--- Listing ---
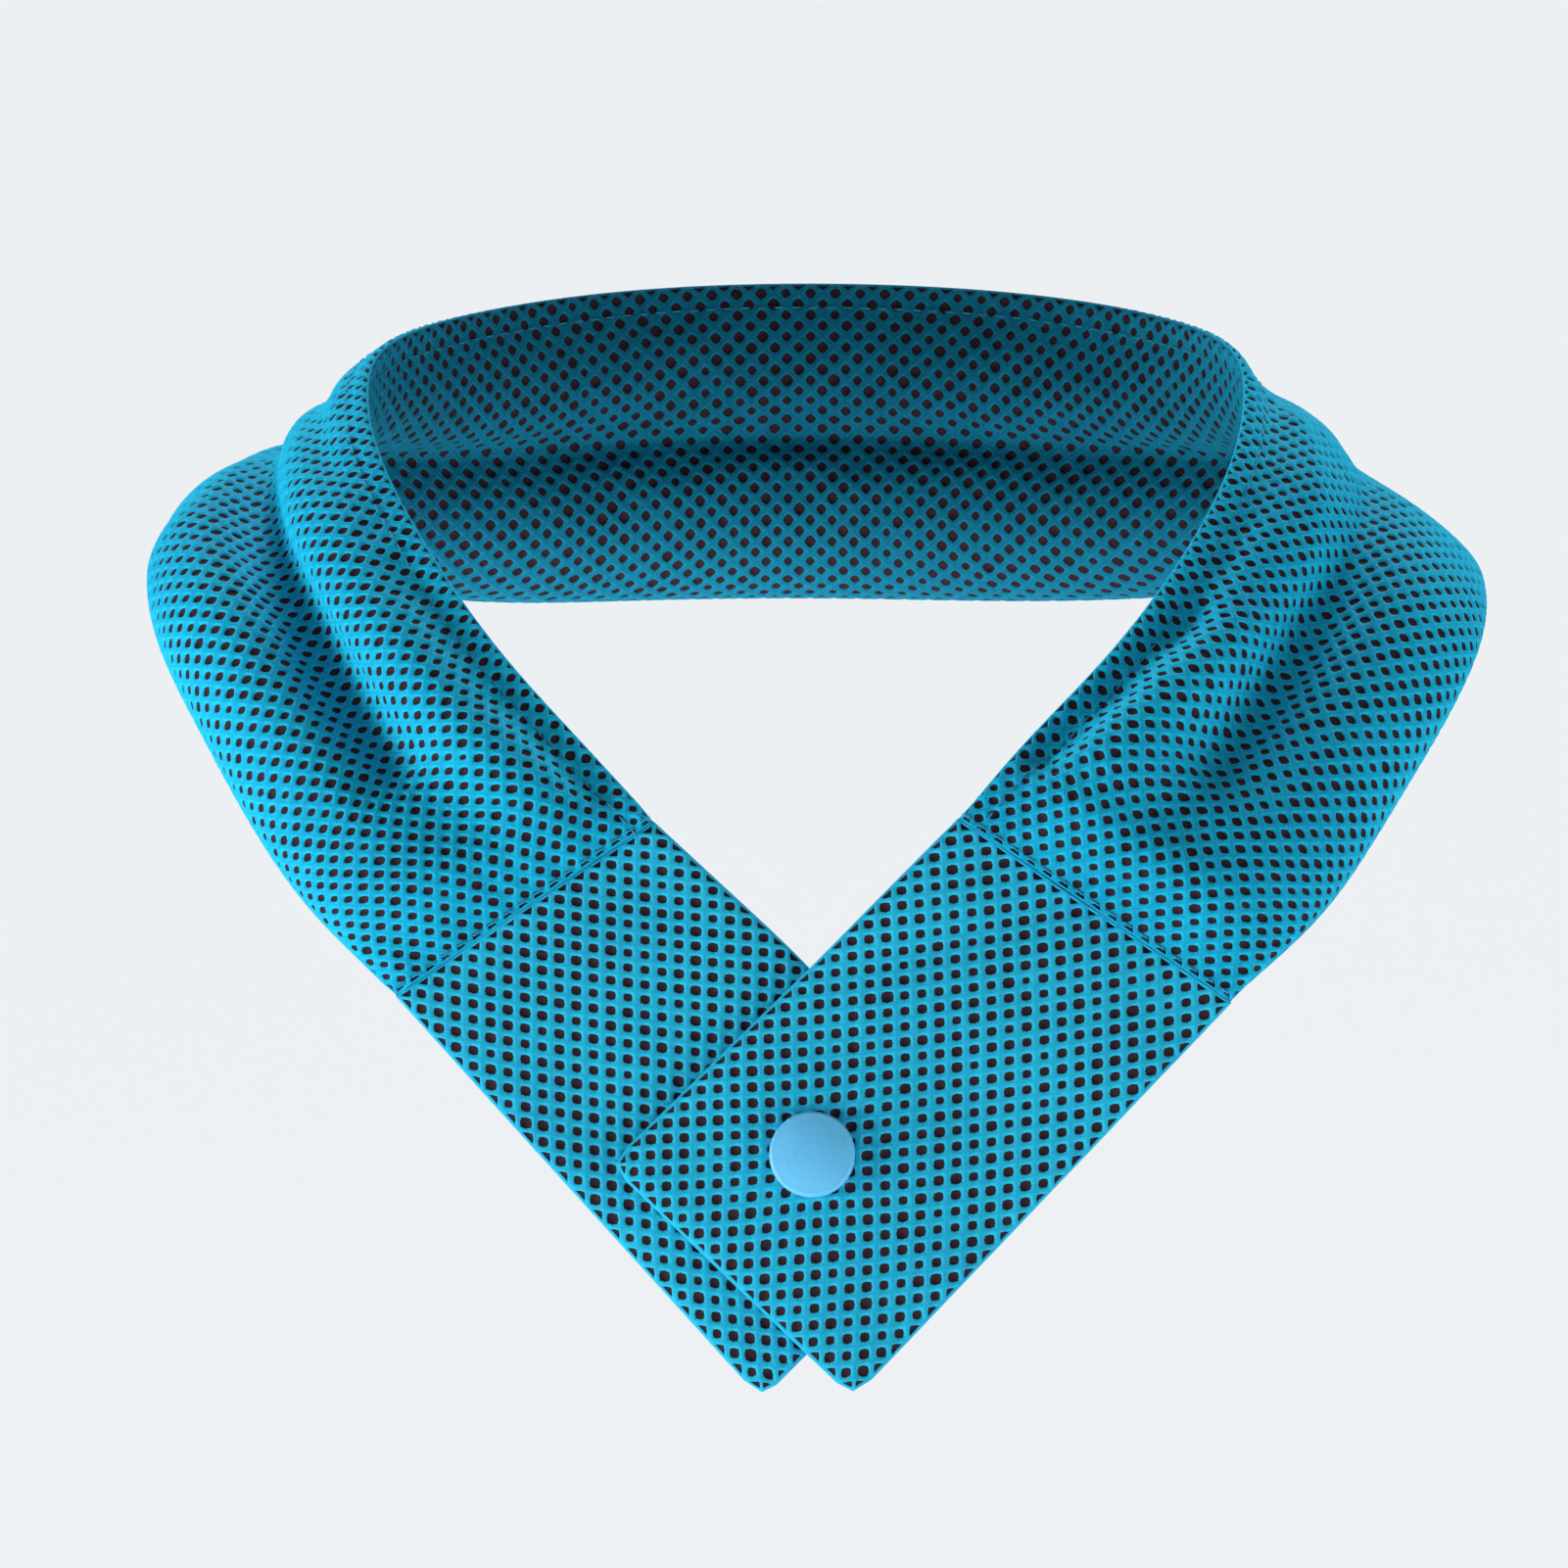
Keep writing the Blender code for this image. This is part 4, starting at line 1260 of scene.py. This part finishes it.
# %% Floor, lights and sky
FLOOR_HEIGHT = -0.90
FLOOR_SIZE = 200.0
FLOOR_COLOUR = (0.82, 0.84, 0.86, 1.0)
SKY_COLOUR = (0.93, 0.96, 1.0, 1.0)
SKY_STRENGTH = 0.15
# Each row: a name, a kind, a place (for a sun the way to it), a size in metres (for a sun its spread in
# degrees) and a power.
LIGHTS = (
    ("key", "AREA", (-0.90, -0.42, -0.14), 0.25, 9.0),
    ("fill", "AREA", (0.80, -0.54, -0.38), 0.40, 4.4),
    ("top", "SUN", (0.15, 0.10, 0.98), 40.0, 0.5),
    ("floor_light", "SUN", (0.10, 0.60, 0.79), 20.0, 2.9),
    ("chest", "AREA", (-0.20, -0.62, -0.44), 0.30, 1.2),
)


def flat_floor():
    """A large pale floor."""
    material, bench, shader = new_material("pale_floor", 0.9, specular=0.1)
    shader.inputs["Base Color"].default_value = FLOOR_COLOUR
    half = FLOOR_SIZE / 2
    mesh = bpy.data.meshes.new("floor")
    square = ((-half, -half), (half, -half), (half, half), (-half, half))
    mesh.from_pydata([(x, y, FLOOR_HEIGHT) for x, y in square], [], [(0, 1, 2, 3)])
    mesh.materials.append(material)
    floor = bpy.data.objects.new("floor", mesh)
    scene.collection.objects.link(floor)


def add_light(name, kind, place, softness, power):
    """A light turned to the wrap, with softer shadows the larger it is or the wider its spread."""
    data = bpy.data.lights.new(name, kind)
    data.energy = power
    place = np.array(place)
    if kind == "SUN":
        data.angle = math.radians(softness)
        place = LOOK_AT + 2 * unit(place)
    else:
        data.size = softness
    light = bpy.data.objects.new(name, data)
    scene.collection.objects.link(light)
    light.location = place
    aim = unit(LOOK_AT - place)
    light.rotation_euler = (math.acos(-aim[2]), 0.0, math.atan2(aim[1], aim[0]) - math.pi / 2)


flat_floor()
for row in LIGHTS:
    add_light(*row)
sky = bpy.data.worlds.new("sky")
sky.use_nodes = True
backdrop = sky.node_tree.nodes["Background"]
backdrop.inputs["Color"].default_value = SKY_COLOUR
backdrop.inputs["Strength"].default_value = SKY_STRENGTH
scene.world = sky
scene.view_settings.view_transform = "Standard"
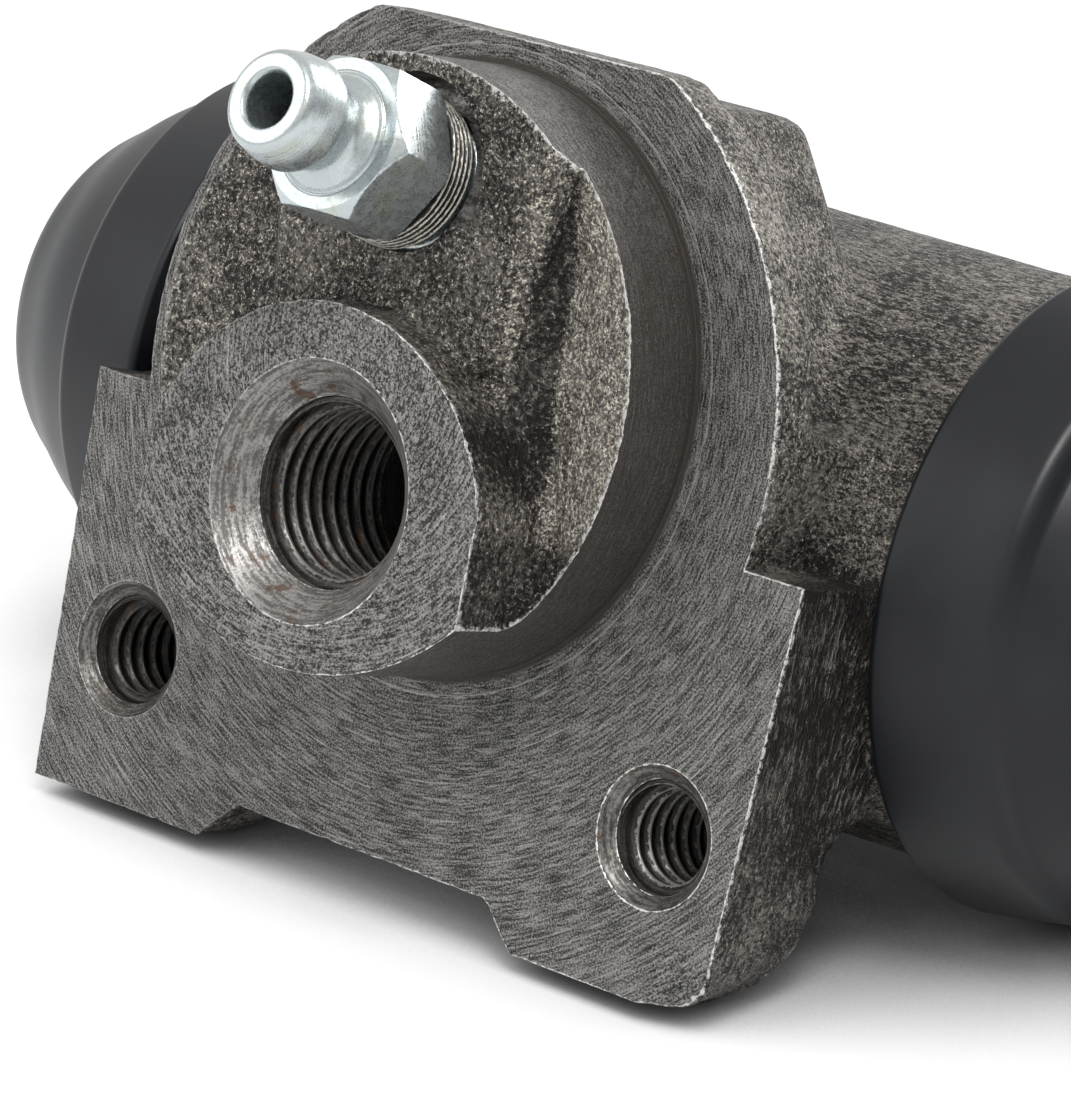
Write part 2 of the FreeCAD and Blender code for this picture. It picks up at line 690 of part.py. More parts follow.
def make_boot(label, left):
    """Rubber boot: a band over the barrel's end, a domed cover and an inner lip in the piston's groove."""
    start = "(barrel_half - boot_grip)"
    inner = f"({BARREL} + boot_fit)"
    outer = f"({BARREL} + boot_wall)"
    shoulder = "(barrel_half + boot_overhang)"
    step_top = f"({outer} - boot_band_taper)"
    step_foot = f"({step_top} - boot_step)"
    stop = "(barrel_half + boot_fit)"
    hole = "(nose_radius + boot_lip_clear)"
    collar = f"({hole} + 1.2)"
    bead = "(nose_radius - nose_groove_depth + boot_lip_clear)"
    groove_in = "(barrel_half - boot_groove_inset - boot_groove_width + boot_fit)"
    groove_out = "(barrel_half - boot_groove_inset - boot_fit)"
    groove_foot = f"({BARREL} - boot_groove_depth + boot_fit)"
    dome_end, crown = f"({BOOT_END} - boot_end_round)", "(boot_dome_radius - boot_end_round)"
    diagonal = number("boot_end_round") * math.sqrt(0.5)
    bend = (number(dome_end) + diagonal, number(crown) + diagonal)
    body = turned_body(label, [
        (start, inner), (start, outer), (shoulder, step_top), (shoulder, step_foot),
        (dome_end, "boot_dome_radius"), (BOOT_END, crown), (BOOT_END, hole), (LIP_OUT, hole),
        (LIP_OUT, bead), (LIP_IN, bead), (LIP_IN, collar), (f"{BOOT_END} - 1.5", collar),
        (f"{BOOT_END} - 1.5", f"{crown} - 0.3"), (f"{shoulder} + 0.3", f"{step_foot} - boot_wall"),
        (stop, f"{step_foot} - boot_wall"), (stop, inner), (groove_out, inner), (groove_out, groove_foot),
        (groove_in, groove_foot), (groove_in, inner),
    ], {4: (crown, bend)})
    on_bore_line(body, left)
    return body


def make_spring():
    """Light coil spring that keeps both cups on their pistons."""
    coil = doc.addObject("Part::Helix", "spring_path")
    bind(coil, "Radius", "spring_radius")
    length = f"(2 * {EXPANDER_FACE} - 2 * spring_clear - spring_wire)"
    bind(coil, "Height", length)
    bind(coil, "Pitch", f"{length} / spring_turns")
    wire = doc.addObject("Part::Circle", "spring_wire_section")
    bind(wire, "Radius", "spring_wire / 2")
    wire.Placement = FreeCAD.Placement(V(number("spring_radius"), 0, 0), FreeCAD.Rotation(V(1, 0, 0), 90))
    spring = doc.addObject("Part::Sweep", "piston_spring")
    spring.Sections = [wire]
    spring.Spine = (coil, ["Edge1"])
    spring.Solid = True
    spring.Frenet = True
    doc.recompute()
    spring.Label = "piston_spring"
    spring.Placement = FreeCAD.Placement(
        V(-number(length) / 2, number(BORE_BACK), number(BORE_UP)), FreeCAD.Rotation(V(0, 1, 0), 90))
    return spring


def check(pieces):
    """Stop with a plain message where an object failed or a piece isn't one whole solid."""
    doc.recompute()
    for thing in doc.Objects:
        if {"Invalid", "Error"} & set(thing.State):
            raise RuntimeError(f"{thing.Label} is {thing.State}")
    for piece in pieces:
        shape = piece.Shape
        if shape.isNull() or not shape.isValid() or len(shape.Solids) != 1:
            raise RuntimeError(f"{piece.Label} isn't one valid solid: {len(shape.Solids)}")
        print(f"{piece.Label}: {shape.Volume:.1f} mm3")


def main():
    fill_sheet()
    pieces = [make_housing(), make_bleed_screw(), make_spring()]
    for side, left in (("left", True), ("right", False)):
        pieces += [make_piston(f"piston_{side}", left), make_cup(f"cup_seal_{side}", left),
                   make_expander(f"cup_expander_{side}", left), make_boot(f"boot_{side}", left)]
    check(pieces)
    os.makedirs("parts", exist_ok=True)
    for piece in pieces:
        piece.Shape.exportStep(f"parts/{piece.Label}.step")


main()
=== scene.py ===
"""Looks of a drum brake wheel cylinder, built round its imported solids.

Lengths inside the classes are millimetres in the solids' own frame: +X along the bore, -Y out of the flange face
along the spigot and +Z up. Meshes are scaled to metres when they are made.
"""

import logging
import math
from dataclasses import dataclass, field
from enum import Enum, IntEnum

import bmesh
import bpy
import numpy as np
from mathutils import Matrix, Vector, kdtree, noise

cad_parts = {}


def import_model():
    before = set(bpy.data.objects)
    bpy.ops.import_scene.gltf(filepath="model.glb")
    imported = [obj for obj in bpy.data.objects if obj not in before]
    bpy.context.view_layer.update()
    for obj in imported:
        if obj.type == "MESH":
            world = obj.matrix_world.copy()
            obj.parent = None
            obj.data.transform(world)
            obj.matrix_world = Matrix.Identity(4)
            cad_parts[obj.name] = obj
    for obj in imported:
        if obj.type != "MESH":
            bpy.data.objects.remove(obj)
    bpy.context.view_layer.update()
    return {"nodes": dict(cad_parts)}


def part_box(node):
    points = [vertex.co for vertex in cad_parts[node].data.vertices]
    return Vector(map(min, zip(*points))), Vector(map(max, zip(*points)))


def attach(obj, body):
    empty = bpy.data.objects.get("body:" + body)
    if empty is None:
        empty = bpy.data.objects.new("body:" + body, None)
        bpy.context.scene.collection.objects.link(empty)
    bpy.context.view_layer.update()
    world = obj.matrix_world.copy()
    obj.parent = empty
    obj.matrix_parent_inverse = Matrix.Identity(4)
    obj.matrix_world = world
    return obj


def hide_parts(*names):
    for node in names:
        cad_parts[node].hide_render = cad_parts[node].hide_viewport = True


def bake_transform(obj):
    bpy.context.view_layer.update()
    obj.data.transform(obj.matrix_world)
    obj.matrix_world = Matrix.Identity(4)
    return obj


MM = 0.001
LOG = logging.getLogger("wheel_cylinder")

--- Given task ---
Print the line containing "bpy.context.scene.collection.objects.link(empty)" and every line after it to the end of the records above, exactly as written, and nothing else.

--- Answer to this task ---
        bpy.context.scene.collection.objects.link(empty)
    bpy.context.view_layer.update()
    world = obj.matrix_world.copy()
    obj.parent = empty
    obj.matrix_parent_inverse = Matrix.Identity(4)
    obj.matrix_world = world
    return obj


def hide_parts(*names):
    for node in names:
        cad_parts[node].hide_render = cad_parts[node].hide_viewport = True


def bake_transform(obj):
    bpy.context.view_layer.update()
    obj.data.transform(obj.matrix_world)
    obj.matrix_world = Matrix.Identity(4)
    return obj


MM = 0.001
LOG = logging.getLogger("wheel_cylinder")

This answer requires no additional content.